> _Data segment_:
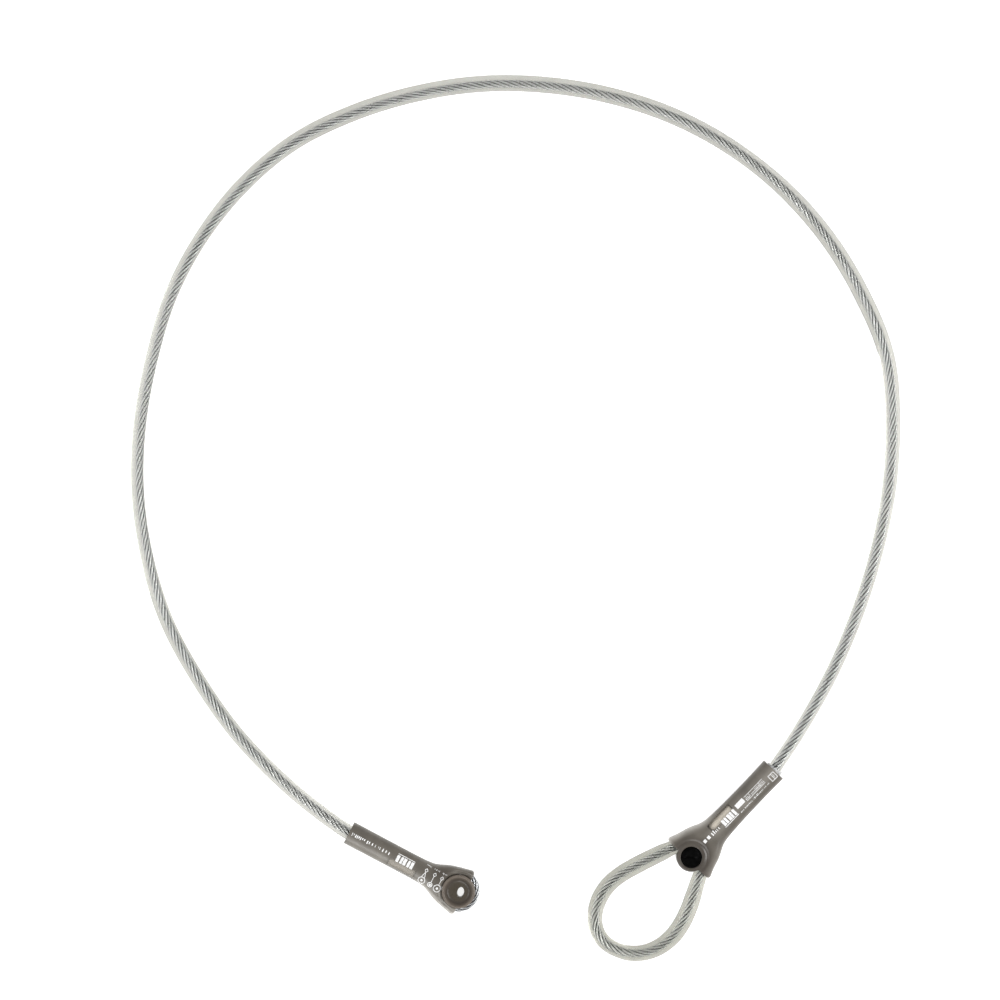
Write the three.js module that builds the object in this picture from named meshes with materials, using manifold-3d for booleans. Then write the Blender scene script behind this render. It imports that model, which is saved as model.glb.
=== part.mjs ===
// Sheathed steel-cable anchor strop, 2 m long: a small eye at one end, a large loop at the other.
// It lies flat in a wide open ring. Millimetres, +Z up, z = 0 is the surface that it lies on.

import * as THREE from 'three';
import { mergeVertices } from 'three/addons/utils/BufferGeometryUtils.js';
import Module from 'manifold-3d';

const wasm = await Module();
wasm.setup();

// Driving dimensions
const ROPE_RADIUS = 2.8;
const SHEATH_RADIUS = 6.0;
const SHEATH_BORE_RADIUS = 3.4;
const CORD_SIDES = 10;
const BORE_SIDES = 8;
const AXIS_HEIGHT = 8.5;
const REST = 6.05;

const FERRULE_LENGTH = 25.4;
const FERRULE_HALF_WIDTH = 8.3;
const FERRULE_HALF_HEIGHT = 6.0;
const ROPE_OFFSET = 3.45;
const FERRULE_BORE_RADIUS = 3.15;

const EYE = { x: -88.3, y: -45.0, turn: 152.1, ferruleStart: 38.9, mouth: 104.3 };
const EYE_HALF_HEIGHT = 8.0;
const EYE_ROPE_TURN = { radius: 15.2, from: -72, to: -288, steps: 10 };
const BUSH_FLANGE_RADIUS = 14.2;
const BUSH_ROOT_RADIUS = 12.1;
const BUSH_HALF_HEIGHT = 8.4;
const BUSH_HOLE = { u: -2.1, alongU: 2.8, alongV: 4.3, lean: 17 };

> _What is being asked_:
Return all lines with the word "from" in them.

> _Result of this task_:
Write the three.js module that builds the object in this picture from named meshes with materials, using manifold-3d for booleans. Then write the Blender scene script behind this render. It imports that model, which is saved as model.glb.
import * as THREE from 'three';
import { mergeVertices } from 'three/addons/utils/BufferGeometryUtils.js';
import Module from 'manifold-3d';
const EYE_ROPE_TURN = { radius: 15.2, from: -72, to: -288, steps: 10 };